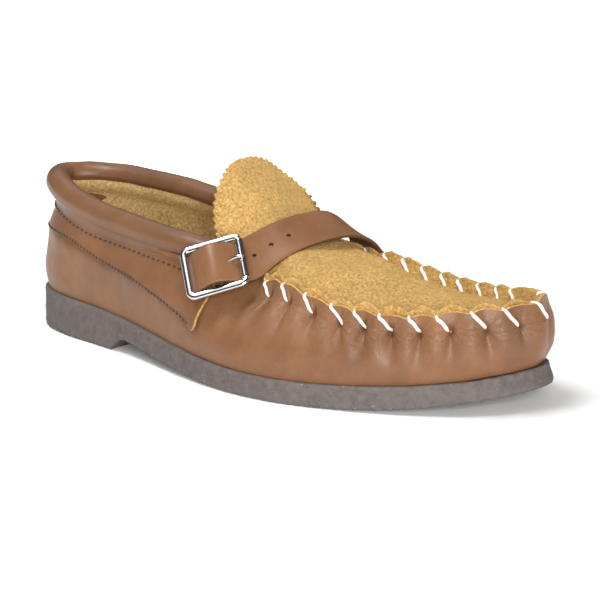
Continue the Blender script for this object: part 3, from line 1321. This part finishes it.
def strap():
    line = [(x, SOLE_LENGTH / 2 - s, z) for (x, s, z), _ in STRAP_LINE]
    count = 300
    path = through(line, count)
    widths = np.array([flipped(w) for _, w in STRAP_LINE])
    nearest = [np.argmin(np.linalg.norm(path - np.array(p), axis=1)) for p in line]
    width = np.stack([np.interp(np.arange(count), nearest, widths[:, i]) for i in range(3)], axis=-1)
    tangent = unit(np.gradient(path, axis=0))
    width = unit(width - tangent * (width * tangent).sum(axis=1)[:, None])
    up = np.cross(tangent, width)
    up *= np.sign((up * np.array([-0.3, -0.2, 1.0])).sum(axis=1))[:, None]
    tip = np.sqrt(np.clip(1 - (1 - np.clip(distances(path) / 4.5, 0, 1)) ** 2.4, 0.02, 1))
    across = np.linspace(-1, 1, 34)
    rim = 1 - abs(across) ** 14
    top, low = [], []
    inside = np.exp(-((np.arange(count) - nearest[3]) / (nearest[4] - nearest[2]) * 1.2) ** 4)
    for i in range(count):
        cup = 0.7 * inside[i] * (1 - across ** 2) + 0.25 * (across ** 2 - 0.5)
        half = STRAP_HALF * tip[i]
        base = path[i] + np.outer(across * half, width[i]) + np.outer(cup, up[i])
        thick = np.outer(STRAP_THICK / 2 * (0.70 + 0.30 * rim), up[i])
        top.append(base + thick)
        low.append(base - thick)
    lattice = np.concatenate([np.array(top), np.array(low)[:, ::-1]], axis=1)
    n, m = lattice.shape[:2]
    lattice[:, :, 2] += roughness(lattice, 18.0, 0.35, 61)
    faces = tube_faces(n, m)
    which = [0 if (i % m) < len(across) - 1 else 1 for i in range(len(faces))]
    made = piece("instep_strap", lattice, faces, [STRAP_LEATHER, DARK_EDGE],
                 which=which)
    places = [nearest[k] + (nearest[k + 1] - nearest[k]) * share for k, share in HOLES]
    punch(made, [int(round(at)) for at in places], path, tangent, width, up)
    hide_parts("strap")


strap()


# section of the chape as (along, out): under the quarter, round the middle bar and back
CHAPE_LINE = [(-14.2, -7.4), (-11.5, -6.7), (-8.5, -5.9), (-4.5, -4.3), (-2.2, -2.3), (-1.9, -0.2),
              (-1.0, 1.55), (0.4, 1.85), (1.7, 0.9), (2.0, -0.8), (1.2, -2.5), (-1.2, -4.3),
              (-5.0, -6.6), (-9, -7.9), (-11.5, -8.3), (-14.2, -8.6)]
CHAPE_HALVES = [(-9.4, -1.6), (1.6, 9.4)]   # its two sides, with the prong's slot between them


def chape():
    line = through(CHAPE_LINE, 90)
    ahead = unit(np.gradient(line, axis=0))
    normal = np.stack([-ahead[:, 1], ahead[:, 0]], axis=-1)
    parts = []
    for low, high in CHAPE_HALVES:
        across = np.linspace(low, high, 12)
        rim = 1 - abs(np.linspace(-1, 1, 12)) ** 8
        sheets = []
        for sign in (1, -1):
            off = 0.5 * (0.4 + 0.6 * rim) * sign
            x = line[:, :1] + normal[:, :1] * off[None, :]
            z = line[:, 1:] + normal[:, 1:] * off[None, :]
            sheets.append(buckle_point(x, across[None, :] + 0 * x, z))
        lattice = np.concatenate([sheets[0], sheets[1][:, ::-1]], axis=1)
        n, m = lattice.shape[:2]
        parts.append((lattice.reshape(-1, 3), tube_faces(n, m), np.zeros((n * m, 2))))
    points, faces, uv = join_parts(parts)
    made = piece("buckle_chape", points, faces, [STRAP_LEATHER], uv=uv)
    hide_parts("chape")


chape()

# ---- hidden CAD nodes -----------------------------------------------------------------------------
for node_name, look in (("bottom_filler", FOAM), ("insole_board", BOARD), ("footbed_foam", FOAM),
                        ("collar_foam", FOAM), ("heel_counter", BOARD)):
    for place_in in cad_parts[node_name].material_slots:
        place_in.material = look

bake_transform(apron_piece)

# ---- floor and light ------------------------------------------------------------------------------
FLOOR_HALF = 40.0          # metres
FLOOR_DOWN = -0.0002       # just under the tread, in metres
floor_look = Look("studio_floor")
floor_look.set(Base_Color=(0.93, 0.93, 0.93, 1), Roughness=0.75, Specular_IOR_Level=0.15)
distance = floor_look.node("ShaderNodeVectorMath", operation="LENGTH")
floor_look.join(floor_look.where, "Object", distance, 0)
# the floor brightens away from the shoe, into a white backdrop
glow = floor_look.node("ShaderNodeMapRange", {"From Min": 0.17, "From Max": 0.50, "To Min": 0.05,
                                              "To Max": 0.80})
floor_look.join(distance, "Value", glow, "Value")
floor_look.set(Emission_Color=(1, 1, 1, 1))
floor_look.join(glow, "Result", floor_look.shader, "Emission Strength")
floor_mesh = bpy.data.meshes.new("floor")
floor_corners = [(x * FLOOR_HALF, y * FLOOR_HALF, 0) for x, y in ((-1, -1), (1, -1), (1, 1), (-1, 1))]
floor_mesh.from_pydata(floor_corners, [], [(0, 1, 2, 3)])
floor_mesh.materials.append(floor_look.material)
floor = added("floor", floor_mesh)
floor.location.z = FLOOR_DOWN

AMBIENT, REFLECTED = 0.30, 0.08   # the studio's walls as light, and as gloss shows them
world = bpy.data.worlds.new("studio")
world.use_nodes = True
background = world.node_tree.nodes["Background"]
background.inputs["Color"].default_value = (1.0, 0.98, 0.95, 1)
ray = world.node_tree.nodes.new("ShaderNodeLightPath")
studio = world.node_tree.nodes.new("ShaderNodeMapRange")
studio.inputs["To Min"].default_value = AMBIENT
studio.inputs["To Max"].default_value = REFLECTED
world.node_tree.links.new(ray.outputs["Is Glossy Ray"], studio.inputs["Value"])
world.node_tree.links.new(studio.outputs["Result"], background.inputs["Strength"])
bpy.context.scene.world = world
bpy.context.scene.view_settings.view_transform = "Standard"


def softbox(name, at, towards, size, power):
    """A rectangular light: places and sizes in metres, power in watts."""
    light = bpy.data.lights.new(name, "AREA")
    light.shape = "RECTANGLE"
    light.size, light.size_y = size
    light.energy = power
    lamp = added(name, light)
    lamp.location = at
    lamp.rotation_euler = (Vector(towards) - Vector(at)).to_track_quat("-Z", "Y").to_euler()


softbox("key", (-0.30, 0.25, 1.20), (0.0, 0.0, 0.03), (0.5, 0.5), 10.5)
softbox("top", (-0.62, 0.10, 1.02), (0.0, 0.0, 0.05), (0.35, 0.5), 0.7)
softbox("side", (-0.80, -0.90, 0.36), (0.0, -0.05, 0.04), (0.7, 0.40), 14.0)
softbox("rim", (0.7, 0.7, 1.0), (0.0, 0.0, 0.05), (0.9, 0.5), 1.5)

#####

◆ TASK REQUIREMENTS: Take the data above and return it exactly.

◆ OUTPUT FOR THIS TASK:
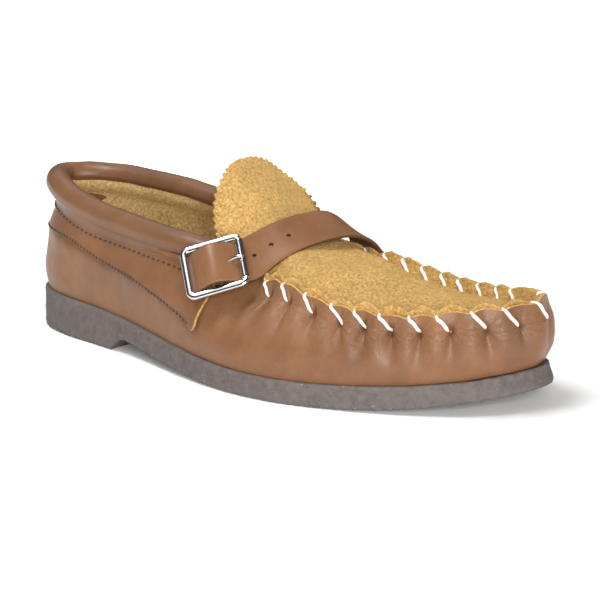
Continue the Blender script for this object: part 3, from line 1321. This part finishes it.
def strap():
    line = [(x, SOLE_LENGTH / 2 - s, z) for (x, s, z), _ in STRAP_LINE]
    count = 300
    path = through(line, count)
    widths = np.array([flipped(w) for _, w in STRAP_LINE])
    nearest = [np.argmin(np.linalg.norm(path - np.array(p), axis=1)) for p in line]
    width = np.stack([np.interp(np.arange(count), nearest, widths[:, i]) for i in range(3)], axis=-1)
    tangent = unit(np.gradient(path, axis=0))
    width = unit(width - tangent * (width * tangent).sum(axis=1)[:, None])
    up = np.cross(tangent, width)
    up *= np.sign((up * np.array([-0.3, -0.2, 1.0])).sum(axis=1))[:, None]
    tip = np.sqrt(np.clip(1 - (1 - np.clip(distances(path) / 4.5, 0, 1)) ** 2.4, 0.02, 1))
    across = np.linspace(-1, 1, 34)
    rim = 1 - abs(across) ** 14
    top, low = [], []
    inside = np.exp(-((np.arange(count) - nearest[3]) / (nearest[4] - nearest[2]) * 1.2) ** 4)
    for i in range(count):
        cup = 0.7 * inside[i] * (1 - across ** 2) + 0.25 * (across ** 2 - 0.5)
        half = STRAP_HALF * tip[i]
        base = path[i] + np.outer(across * half, width[i]) + np.outer(cup, up[i])
        thick = np.outer(STRAP_THICK / 2 * (0.70 + 0.30 * rim), up[i])
        top.append(base + thick)
        low.append(base - thick)
    lattice = np.concatenate([np.array(top), np.array(low)[:, ::-1]], axis=1)
    n, m = lattice.shape[:2]
    lattice[:, :, 2] += roughness(lattice, 18.0, 0.35, 61)
    faces = tube_faces(n, m)
    which = [0 if (i % m) < len(across) - 1 else 1 for i in range(len(faces))]
    made = piece("instep_strap", lattice, faces, [STRAP_LEATHER, DARK_EDGE],
                 which=which)
    places = [nearest[k] + (nearest[k + 1] - nearest[k]) * share for k, share in HOLES]
    punch(made, [int(round(at)) for at in places], path, tangent, width, up)
    hide_parts("strap")


strap()


# section of the chape as (along, out): under the quarter, round the middle bar and back
CHAPE_LINE = [(-14.2, -7.4), (-11.5, -6.7), (-8.5, -5.9), (-4.5, -4.3), (-2.2, -2.3), (-1.9, -0.2),
              (-1.0, 1.55), (0.4, 1.85), (1.7, 0.9), (2.0, -0.8), (1.2, -2.5), (-1.2, -4.3),
              (-5.0, -6.6), (-9, -7.9), (-11.5, -8.3), (-14.2, -8.6)]
CHAPE_HALVES = [(-9.4, -1.6), (1.6, 9.4)]   # its two sides, with the prong's slot between them


def chape():
    line = through(CHAPE_LINE, 90)
    ahead = unit(np.gradient(line, axis=0))
    normal = np.stack([-ahead[:, 1], ahead[:, 0]], axis=-1)
    parts = []
    for low, high in CHAPE_HALVES:
        across = np.linspace(low, high, 12)
        rim = 1 - abs(np.linspace(-1, 1, 12)) ** 8
        sheets = []
        for sign in (1, -1):
            off = 0.5 * (0.4 + 0.6 * rim) * sign
            x = line[:, :1] + normal[:, :1] * off[None, :]
            z = line[:, 1:] + normal[:, 1:] * off[None, :]
            sheets.append(buckle_point(x, across[None, :] + 0 * x, z))
        lattice = np.concatenate([sheets[0], sheets[1][:, ::-1]], axis=1)
        n, m = lattice.shape[:2]
        parts.append((lattice.reshape(-1, 3), tube_faces(n, m), np.zeros((n * m, 2))))
    points, faces, uv = join_parts(parts)
    made = piece("buckle_chape", points, faces, [STRAP_LEATHER], uv=uv)
    hide_parts("chape")


chape()

# ---- hidden CAD nodes -----------------------------------------------------------------------------
for node_name, look in (("bottom_filler", FOAM), ("insole_board", BOARD), ("footbed_foam", FOAM),
                        ("collar_foam", FOAM), ("heel_counter", BOARD)):
    for place_in in cad_parts[node_name].material_slots:
        place_in.material = look

bake_transform(apron_piece)

# ---- floor and light ------------------------------------------------------------------------------
FLOOR_HALF = 40.0          # metres
FLOOR_DOWN = -0.0002       # just under the tread, in metres
floor_look = Look("studio_floor")
floor_look.set(Base_Color=(0.93, 0.93, 0.93, 1), Roughness=0.75, Specular_IOR_Level=0.15)
distance = floor_look.node("ShaderNodeVectorMath", operation="LENGTH")
floor_look.join(floor_look.where, "Object", distance, 0)
# the floor brightens away from the shoe, into a white backdrop
glow = floor_look.node("ShaderNodeMapRange", {"From Min": 0.17, "From Max": 0.50, "To Min": 0.05,
                                              "To Max": 0.80})
floor_look.join(distance, "Value", glow, "Value")
floor_look.set(Emission_Color=(1, 1, 1, 1))
floor_look.join(glow, "Result", floor_look.shader, "Emission Strength")
floor_mesh = bpy.data.meshes.new("floor")
floor_corners = [(x * FLOOR_HALF, y * FLOOR_HALF, 0) for x, y in ((-1, -1), (1, -1), (1, 1), (-1, 1))]
floor_mesh.from_pydata(floor_corners, [], [(0, 1, 2, 3)])
floor_mesh.materials.append(floor_look.material)
floor = added("floor", floor_mesh)
floor.location.z = FLOOR_DOWN

AMBIENT, REFLECTED = 0.30, 0.08   # the studio's walls as light, and as gloss shows them
world = bpy.data.worlds.new("studio")
world.use_nodes = True
background = world.node_tree.nodes["Background"]
background.inputs["Color"].default_value = (1.0, 0.98, 0.95, 1)
ray = world.node_tree.nodes.new("ShaderNodeLightPath")
studio = world.node_tree.nodes.new("ShaderNodeMapRange")
studio.inputs["To Min"].default_value = AMBIENT
studio.inputs["To Max"].default_value = REFLECTED
world.node_tree.links.new(ray.outputs["Is Glossy Ray"], studio.inputs["Value"])
world.node_tree.links.new(studio.outputs["Result"], background.inputs["Strength"])
bpy.context.scene.world = world
bpy.context.scene.view_settings.view_transform = "Standard"


def softbox(name, at, towards, size, power):
    """A rectangular light: places and sizes in metres, power in watts."""
    light = bpy.data.lights.new(name, "AREA")
    light.shape = "RECTANGLE"
    light.size, light.size_y = size
    light.energy = power
    lamp = added(name, light)
    lamp.location = at
    lamp.rotation_euler = (Vector(towards) - Vector(at)).to_track_quat("-Z", "Y").to_euler()


softbox("key", (-0.30, 0.25, 1.20), (0.0, 0.0, 0.03), (0.5, 0.5), 10.5)
softbox("top", (-0.62, 0.10, 1.02), (0.0, 0.0, 0.05), (0.35, 0.5), 0.7)
softbox("side", (-0.80, -0.90, 0.36), (0.0, -0.05, 0.04), (0.7, 0.40), 14.0)
softbox("rim", (0.7, 0.7, 1.0), (0.0, 0.0, 0.05), (0.9, 0.5), 1.5)